Sandra Bullock is now 49 years old. We first noticed her as the bus driving passenger in Speed, and she was the ‘girl next door’ ever after, using her charm and humor and off-handed beauty in rom-com after rom-com. She won an unexpected Oscar for The Blind Side, playing a take-no-crap Southern matron. Now, at an age where actresses start to see their opportunities diminish, she’s going to be nominated, and is likely to win, her second Oscar. Her performance here, as a humorless scientist with a tragic past, would seem to be out of her comfort zone. But it isn’t really. She’s always been great at playing insecurity, playing women in inexplicable pain, even in more conventional movies–in Miss Congeniality, say, or While You Were Sleeping. Not great films, either of them, but she held them together, and there was always more going on with her than the formulaic screenplays allowed. Anyway, she’s brilliant in this, absolutely brilliant. It’s actually a pretty conventional woman-in-peril film, despite the brilliance of the filmmaking. She elevates it.

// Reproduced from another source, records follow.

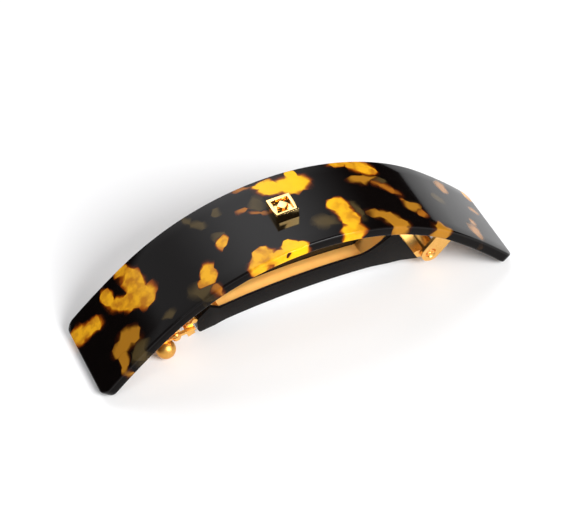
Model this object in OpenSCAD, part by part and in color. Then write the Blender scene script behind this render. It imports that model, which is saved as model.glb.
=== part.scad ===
// French barrette: a curved acetate shell with a spring clip riveted under it.
// X runs along the shell, Y across it, Z up. The shell stands on its two end edges,
// with the origin on that plane under the middle of the crown.

/* [Shell] */
// Length of the shell, measured along its outer face
shell_len = 104; // [92:1:126]
// Width of the shell
shell_w = 20; // [14:0.5:26]
// Thickness of the acetate sheet
shell_t = 2.3; // [1.9:0.1:2.9]
// Radius of the outer face over the crown
crown_r = 50.4; // [44:0.2:62]
// Length of the crown on each side of the middle
crown_s = 35; // [28:1:42]
// Radius of the flatter outer face towards the ends
end_r = 135; // [100:5:170]
// Radius of the four corners
corner_r = 2.2; // [1:0.1:4]

/* [Emblem] */
// Length of the emblem along the shell
emblem_len = 4.8; // [4.4:0.1:7]
// Width of the emblem across the shell
emblem_w = 4.7; // [4:0.1:7]
// Height of the emblem above the shell
emblem_h = 2.1; // [1.4:0.1:2.5]
// Place of the emblem along the shell
emblem_s = -2.5; // [-6:0.5:6]

/* [Base plate and hinge] */
// Thickness of the base plate and its ears
plate_t = 0.7; // [0.5:0.05:0.9]
// Place of the hinge along the shell
hinge_s = 38.4; // [34:0.2:42]
// Depth of the hinge pin below the outer face
hinge_n = 9.4; // [8:0.1:11]
// Diameter of the hinge pin
pin_d = 1.6; // [1.2:0.05:2]
// Diameter of the rivet shanks
rivet_d = 1.3; // [1:0.05:1.6]

/* [Arm] */
// Width of the arm cover along its middle
arm_w = 5.6; // [4.6:0.1:6.8]
// Height of the cover's rails above its underside
rail_h = 4; // [3.2:0.1:4.8]
// Radius of the arm's underside
arm_r = 140; // [115:5:170]
// Thickness of the arm core
core_t = 0.5; // [0.4:0.05:0.65]
// Thickness of the tension spring
leaf_t = 0.3; // [0.2:0.05:0.4]
// Depth of the tension spring below the rails
leaf_sink = 1.6; // [1.2:0.1:1.8]

/* [Catch] */
// Place of the catch along the shell
catch_s = 33.6; // [31:0.2:36]
// Depth of the catch below the outer face
catch_n = 11.2; // [10.4:0.1:12]
// Slope of the release levers
catch_tilt = 22; // [18:1:26]
// Distance of each release lever from the middle
lever_y = 4.2; // [3.9:0.1:4.6]
// Thickness of a release lever
lever_t = 0.8; // [0.6:0.05:1]
// Diameter of the finger balls
ball_d = 4; // [3.4:0.1:4.2]
// Diameter of the lever posts
post_d = 1.2; // [1:0.05:1.4]

/* [Hidden] */
$fn = 64;

// Colours
amber = "#6b3a14";
gold = "#e3b565";
black = "#161413";

// Clearances
fit = 0.02;
run = 0.04;
side_gap = 0.25;
seat_gap = 0.03;

// Widths that follow the arm: its wide ends, and the gap between the ears that they turn in
flare = 0.25;
block_w = arm_w + 2 * flare;
ear_gap = block_w + 2 * side_gap;
plate_w = ear_gap;

// Shell curve: s is the distance along the outer face and n the depth below it
half_len = shell_len / 2;
crown_turn = crown_s / crown_r * 180 / PI;
end_turn = crown_turn + (half_len - crown_s) / end_r * 180 / PI;
function turn(s) = sign(s) * (abs(s) < crown_s ? abs(s) / crown_r * 180 / PI
    : crown_turn + (abs(s) - crown_s) / end_r * 180 / PI);
function reach(a) = a < crown_s ? crown_r * sin(turn(a))
    : crown_r * sin(crown_turn) + end_r * (sin(turn(a)) - sin(crown_turn));
function fall(a) = a < crown_s ? crown_r * (1 - cos(turn(a)))
    : crown_r * (1 - cos(crown_turn)) + end_r * (cos(crown_turn) - cos(turn(a)));
rise = fall(half_len) + shell_t * cos(end_turn);
function pt(s, n) = [sign(s) * reach(abs(s)) - n * sin(turn(s)), rise - fall(abs(s)) - n * cos(turn(s))];

// Stations every millimetre, the same for every band, so that faces which touch share their facets
function stations(s0, s1) = concat([s0], [for (s = [ceil(s0 + 0.01):floor(s1 - 0.01)]) s], [s1]);
function band(s0, s1, n0, n1) = let (st = stations(s0, s1), k = len(st))
    concat([for (s = st) pt(s, n0)], [for (i = [k - 1:-1:0]) pt(st[i], n1)]);

// A strip of even thickness along a path in the side view
function unit(v) = v / norm(v);
function side_of(path, i) = let (k = len(path), a = path[max(i - 1, 0)], b = path[min(i + 1, k - 1)],
    d = unit(b - a)) [-d[1], d[0]];
function ribbon(path, t) = let (k = len(path))
    concat([for (i = [0:k - 1]) path[i] + side_of(path, i) * t / 2],
    [for (i = [k - 1:-1:0]) path[i] - side_of(path, i) * t / 2]);

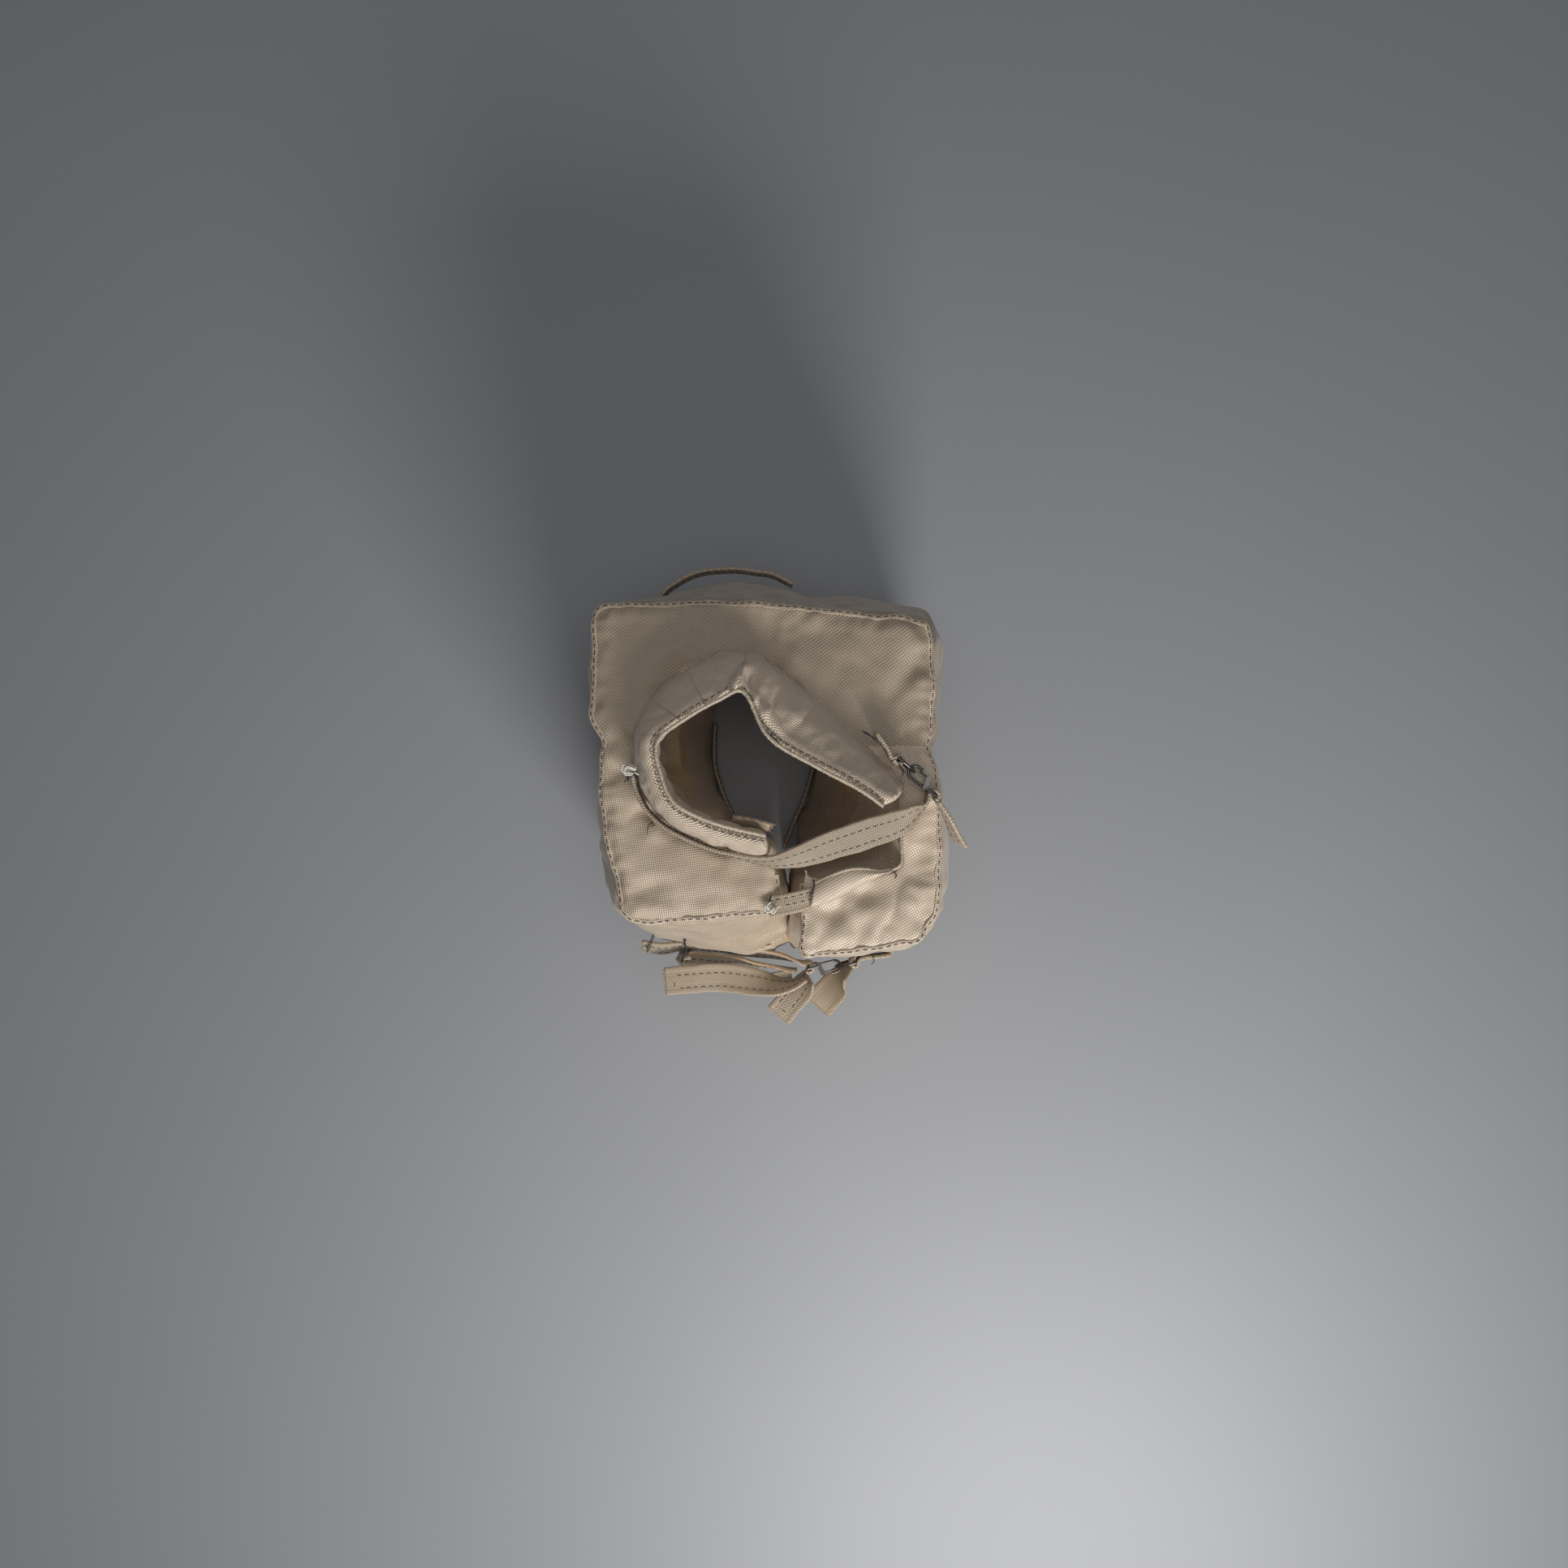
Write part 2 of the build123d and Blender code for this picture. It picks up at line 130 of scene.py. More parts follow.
def fabric(name, pale, groove, ribs, pitch, rough, depth=0.09, cross=None, gloss=1.0):
    """Woven cloth: ribs broken into beads by a crossing thread, with painted shade in the grooves between
    them, slow colour drift, creases of wear.
    """
    made = bpy.data.materials.new(name)
    made.use_nodes = True
    tree = made.node_tree
    shader = tree.nodes["Principled BSDF"]
    where = node(tree, "ShaderNodeTexCoord").outputs["UV"]
    wander = node(tree, "ShaderNodeTexNoise", Scale=260, Detail=2)
    tree.links.new(where, wander.inputs["Vector"])
    moved = node(tree, "ShaderNodeVectorMath", operation="MULTIPLY_ADD")
    tree.links.new(wander.outputs["Color"], moved.inputs[0])
    moved.inputs[1].default_value = (0.0001,) * 3
    tree.links.new(where, moved.inputs[2])
    rib = wave(tree, moved.outputs[0], ribs, pitch)
    weft = wave(tree, moved.outputs[0], cross or (-ribs[1], ribs[0], 0), pitch * 1.1)
    fine = node(tree, "ShaderNodeTexNoise", Scale=2600, Detail=2)
    drift = node(tree, "ShaderNodeTexNoise", Scale=55, Detail=3)
    for texture in (fine, drift):
        tree.links.new(where, texture.inputs["Vector"])
    both = node(tree, "ShaderNodeMath", operation="MULTIPLY_ADD")
    tree.links.new(weft, both.inputs[0])
    both.inputs[1].default_value = 0.6
    tree.links.new(rib, both.inputs[2])
    height = node(tree, "ShaderNodeMath", operation="MULTIPLY_ADD")
    tree.links.new(fine.outputs[0], height.inputs[0])
    height.inputs[1].default_value = 0.4
    tree.links.new(both.outputs[0], height.inputs[2])
    shade = node(tree, "ShaderNodeMapRange")
    tree.links.new(height.outputs[0], shade.inputs[0])
    shade.inputs[1].default_value, shade.inputs[2].default_value = 0.3, 1.5
    # The groove colour where the weave is low is painted shade in its hollows
    woven = mixed(tree, shade.outputs[0], groove, pale)
    worn = mixed(tree, drift.outputs[0], (0.86, 0.84, 0.80), (1.06, 1.06, 1.06))
    colour = mixed(tree, 0.8, woven, worn, "MULTIPLY")
    tree.links.new(colour, shader.inputs["Base Color"])
    blur = node(tree, "ShaderNodeMapRange")
    tree.links.new(fine.outputs[0], blur.inputs[0])
    blur.inputs[3].default_value, blur.inputs[4].default_value = rough - 0.06, rough + 0.1
    tree.links.new(blur.outputs[0], shader.inputs["Roughness"])
    shader.inputs["Specular IOR Level"].default_value = gloss
    shader.inputs["Sheen Weight"].default_value = SHEEN
    shader.inputs["Sheen Roughness"].default_value = SHEEN_ROUGHNESS
    shader.inputs["Sheen Tint"].default_value = SHEEN_TINT
    bump = node(tree, "ShaderNodeBump", Strength=0.8)
    bump.inputs["Distance"].default_value = depth * MM
    tree.links.new(height.outputs[0], bump.inputs["Height"])
    tree.links.new(bump.outputs[0], shader.inputs["Normal"])
    return made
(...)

Gravity‘s Rotten Tomatoes score is 98, which suggests to me that two percent of our nation’s professional film critics need to find a different line of work. It reminds me of when Willie Mays was nominated for the Hall of Fame, and was inducted with 95% of the vote. Five percent of Baseball Hall of Fame voters didn’t think Willie Mays was good enough? Are you kidding me? But I have a friend who didn’t like Gravity, and when asked why, said ‘what’s it about? Where’s the substance?’ I suppose that’s fair. It’s about a space rescue–there’s not a lot more to it. The message, if you need one, would seem to be ‘don’t blow up old spy satellites, Russia, because of the possibility of cascading debris damage.’ Or maybe it’s just about the law of unintended consequences.
I don’t think so, though. I think it’s Castelvetro–compressing dramatic action heightens our emotional response. And who cares if it means anything? My wife and I had an incredible film experience the other night. Not much else matters.